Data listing

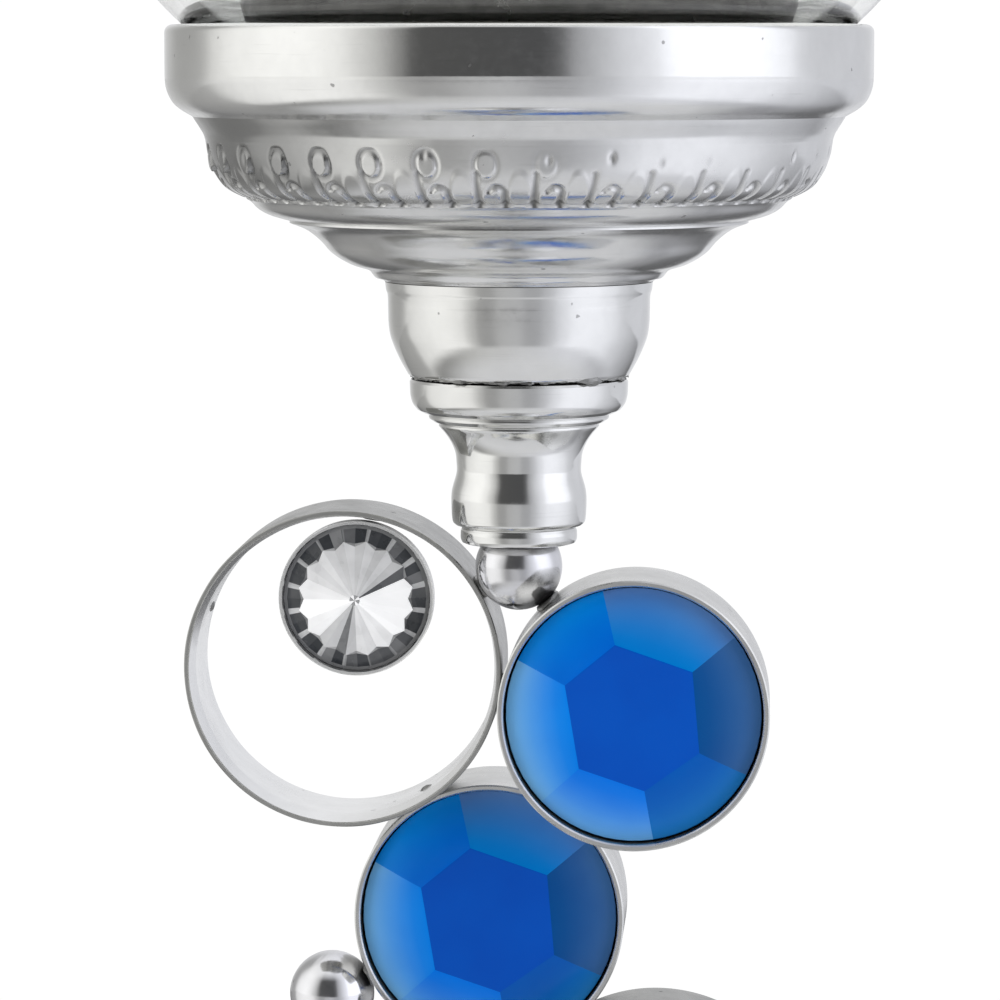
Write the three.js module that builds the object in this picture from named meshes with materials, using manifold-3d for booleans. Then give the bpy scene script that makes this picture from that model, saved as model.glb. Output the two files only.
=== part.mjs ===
// Votive candle holder: a jewelled stem of soldered rings, balls and set stones between a turned
// foot and a candle dish, with a clear glass globe and a candle in a metal tin.
// Millimetres, +Z up, origin at the centre of the underside of the foot.
import * as THREE from 'three';
import { mergeVertices } from 'three/addons/utils/BufferGeometryUtils.js';
import Module from 'manifold-3d';

const wasm = await Module();
wasm.setup();

// ---- Driving dimensions ----
const GAP = 0.3; // clearance left where two pieces are soldered, seated or stacked
const JOIN_Z = 157; // height of the neck's underside, where the jewelled part begins
const RIM_Z = JOIN_Z + 51.8; // top edge of the dish band
const RIM_R = 35.2; // outer radius of the dish band
const PAN_FLOOR_Z = JOIN_Z + 45.8; // top face of the pan that carries the glass
const BOLT_R = 3; // stud that holds the turned pieces together
const BORE_R = 3.4; // clearance hole for it
const BALL_R = 4.4; // soldered balls
const BALL_SEAT = 2.4; // from a neck's end face to the centre of the ball seated in it
const RING_R = 16.1; // open rings cut from tube
const RING_WALL = 0.85;
const BAND_DEPTH = 12.5; // every ring and bezel is cut to this depth
const STONE_R = 12.7; // faceted stones
const STONE_SET = 1.1; // from a bezel's edge down to the stone's girdle
const CRYSTAL_R = 7.2;
const CRYSTAL_CUP_R = 7.9;
const GLASS_R = 49; // outer radius of the globe
const GLASS_WALL = 2.7;
const GLASS_CENTRE_Z = RIM_Z + 35.8;
const GLASS_FOOT_Z = PAN_FLOOR_Z + GAP;
const GLASS_FLOOR_Z = PAN_FLOOR_Z + 4.8; // top of the thick bottom of the globe
const GLASS_MOUTH_Z = RIM_Z + 70.5;
const CANDLE_R = 28; // large tealight
const CANDLE_H = 20;
const FOOT_R = 45; // outer radius of the base
const FINE = 40; // segments round a thin open ring
const LARGE = 28; // segments round a large turned piece
const MEDIUM = 20;
const SMALL = 12;

// Bezels and rings: centre x and z (z counted from JOIN_Z), and y of the front edge
const BEZELS = [
  { x: 11.8, z: -16.25, front: -9, r: 13.5 },
  { x: -3.45, z: -39.7, front: 6.5, r: 13.9 },
  { x: -16.3, z: -64.6, front: -8.5, r: 13.5 },
  { x: -3.6, z: -88.95, front: -6.25, r: 13.5 },
];
const RINGS = [
  { x: -17.9, z: -13.05, front: 0, crystal: { x: 1.2, z: 6.95 } },
  { x: 13.75, z: -64.6, front: 2.5, crystal: { x: 5, z: -4.9 } },
];
const BALLS = [
  { x: 0, y: 0, z: -BALL_SEAT },
  { x: -19.95, y: 9.5, z: -48.25 },
  { x: 14.3, y: 0, z: -85.4 },
  { x: 0, y: 0, z: -106.8 },
];

// ---- Materials ----
const COLOURS = {
  nickel: { color: 0xc4c4c2, roughness: 0.25, metalness: 1 },
  steel: { color: 0xa9a9ac, roughness: 0.2, metalness: 1 },
  iron: { color: 0x55565a, roughness: 0.7, metalness: 0.8 },
  blue: { color: 0x0658c0, roughness: 0.15, metalness: 0 },
  crystal: { color: 0xdfe3e8, roughness: 0.05, metalness: 0.1 },
  glass: { color: 0xf1f5f4, roughness: 0.02, metalness: 0, transparent: true, opacity: 0.35 },
  tin: { color: 0x8e8f92, roughness: 0.35, metalness: 1 },
  wax: { color: 0xf0ebdc, roughness: 0.5, metalness: 0 },
  wick: { color: 0xd9d2bf, roughness: 0.9, metalness: 0 },
  felt: { color: 0x2a2c30, roughness: 1, metalness: 0 },
};

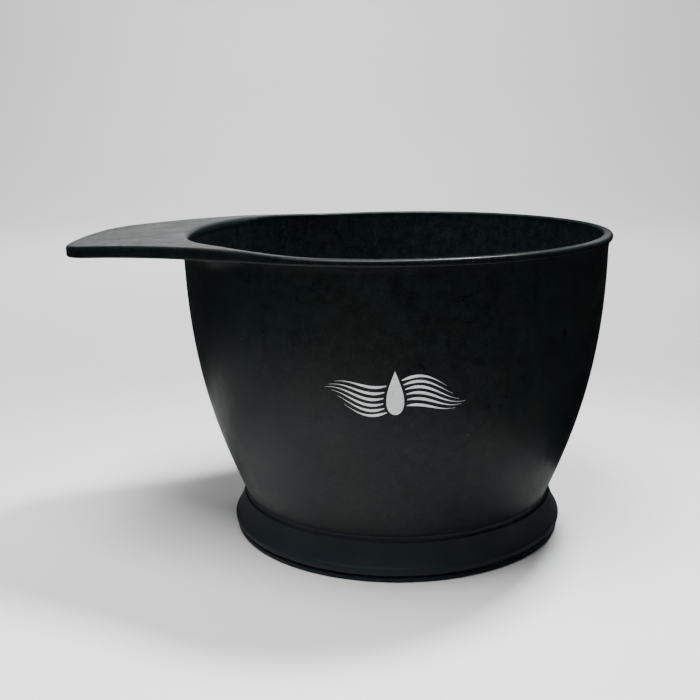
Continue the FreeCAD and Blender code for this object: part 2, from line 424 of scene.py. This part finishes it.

## What you are asked to do
Restate each entry exactly, skipping none.

## Complete response
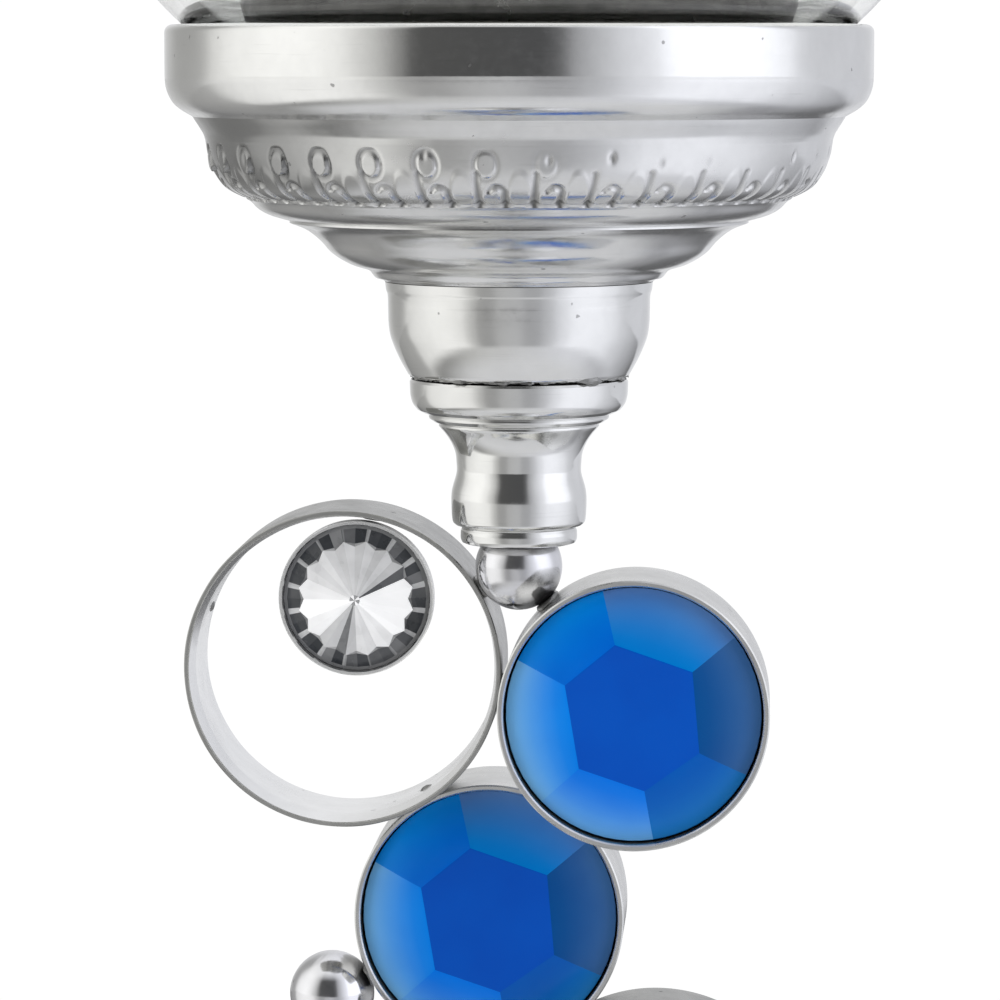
Write the three.js module that builds the object in this picture from named meshes with materials, using manifold-3d for booleans. Then give the bpy scene script that makes this picture from that model, saved as model.glb. Output the two files only.
=== part.mjs ===
// Votive candle holder: a jewelled stem of soldered rings, balls and set stones between a turned
// foot and a candle dish, with a clear glass globe and a candle in a metal tin.
// Millimetres, +Z up, origin at the centre of the underside of the foot.
import * as THREE from 'three';
import { mergeVertices } from 'three/addons/utils/BufferGeometryUtils.js';
import Module from 'manifold-3d';

const wasm = await Module();
wasm.setup();

// ---- Driving dimensions ----
const GAP = 0.3; // clearance left where two pieces are soldered, seated or stacked
const JOIN_Z = 157; // height of the neck's underside, where the jewelled part begins
const RIM_Z = JOIN_Z + 51.8; // top edge of the dish band
const RIM_R = 35.2; // outer radius of the dish band
const PAN_FLOOR_Z = JOIN_Z + 45.8; // top face of the pan that carries the glass
const BOLT_R = 3; // stud that holds the turned pieces together
const BORE_R = 3.4; // clearance hole for it
const BALL_R = 4.4; // soldered balls
const BALL_SEAT = 2.4; // from a neck's end face to the centre of the ball seated in it
const RING_R = 16.1; // open rings cut from tube
const RING_WALL = 0.85;
const BAND_DEPTH = 12.5; // every ring and bezel is cut to this depth
const STONE_R = 12.7; // faceted stones
const STONE_SET = 1.1; // from a bezel's edge down to the stone's girdle
const CRYSTAL_R = 7.2;
const CRYSTAL_CUP_R = 7.9;
const GLASS_R = 49; // outer radius of the globe
const GLASS_WALL = 2.7;
const GLASS_CENTRE_Z = RIM_Z + 35.8;
const GLASS_FOOT_Z = PAN_FLOOR_Z + GAP;
const GLASS_FLOOR_Z = PAN_FLOOR_Z + 4.8; // top of the thick bottom of the globe
const GLASS_MOUTH_Z = RIM_Z + 70.5;
const CANDLE_R = 28; // large tealight
const CANDLE_H = 20;
const FOOT_R = 45; // outer radius of the base
const FINE = 40; // segments round a thin open ring
const LARGE = 28; // segments round a large turned piece
const MEDIUM = 20;
const SMALL = 12;

// Bezels and rings: centre x and z (z counted from JOIN_Z), and y of the front edge
const BEZELS = [
  { x: 11.8, z: -16.25, front: -9, r: 13.5 },
  { x: -3.45, z: -39.7, front: 6.5, r: 13.9 },
  { x: -16.3, z: -64.6, front: -8.5, r: 13.5 },
  { x: -3.6, z: -88.95, front: -6.25, r: 13.5 },
];
const RINGS = [
  { x: -17.9, z: -13.05, front: 0, crystal: { x: 1.2, z: 6.95 } },
  { x: 13.75, z: -64.6, front: 2.5, crystal: { x: 5, z: -4.9 } },
];
const BALLS = [
  { x: 0, y: 0, z: -BALL_SEAT },
  { x: -19.95, y: 9.5, z: -48.25 },
  { x: 14.3, y: 0, z: -85.4 },
  { x: 0, y: 0, z: -106.8 },
];

// ---- Materials ----
const COLOURS = {
  nickel: { color: 0xc4c4c2, roughness: 0.25, metalness: 1 },
  steel: { color: 0xa9a9ac, roughness: 0.2, metalness: 1 },
  iron: { color: 0x55565a, roughness: 0.7, metalness: 0.8 },
  blue: { color: 0x0658c0, roughness: 0.15, metalness: 0 },
  crystal: { color: 0xdfe3e8, roughness: 0.05, metalness: 0.1 },
  glass: { color: 0xf1f5f4, roughness: 0.02, metalness: 0, transparent: true, opacity: 0.35 },
  tin: { color: 0x8e8f92, roughness: 0.35, metalness: 1 },
  wax: { color: 0xf0ebdc, roughness: 0.5, metalness: 0 },
  wick: { color: 0xd9d2bf, roughness: 0.9, metalness: 0 },
  felt: { color: 0x2a2c30, roughness: 1, metalness: 0 },
};

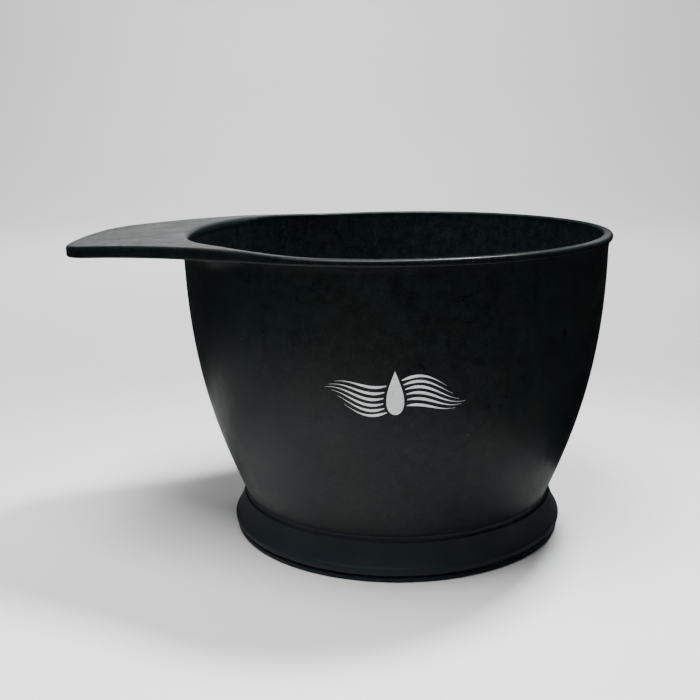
Continue the FreeCAD and Blender code for this object: part 2, from line 424 of scene.py. This part finishes it.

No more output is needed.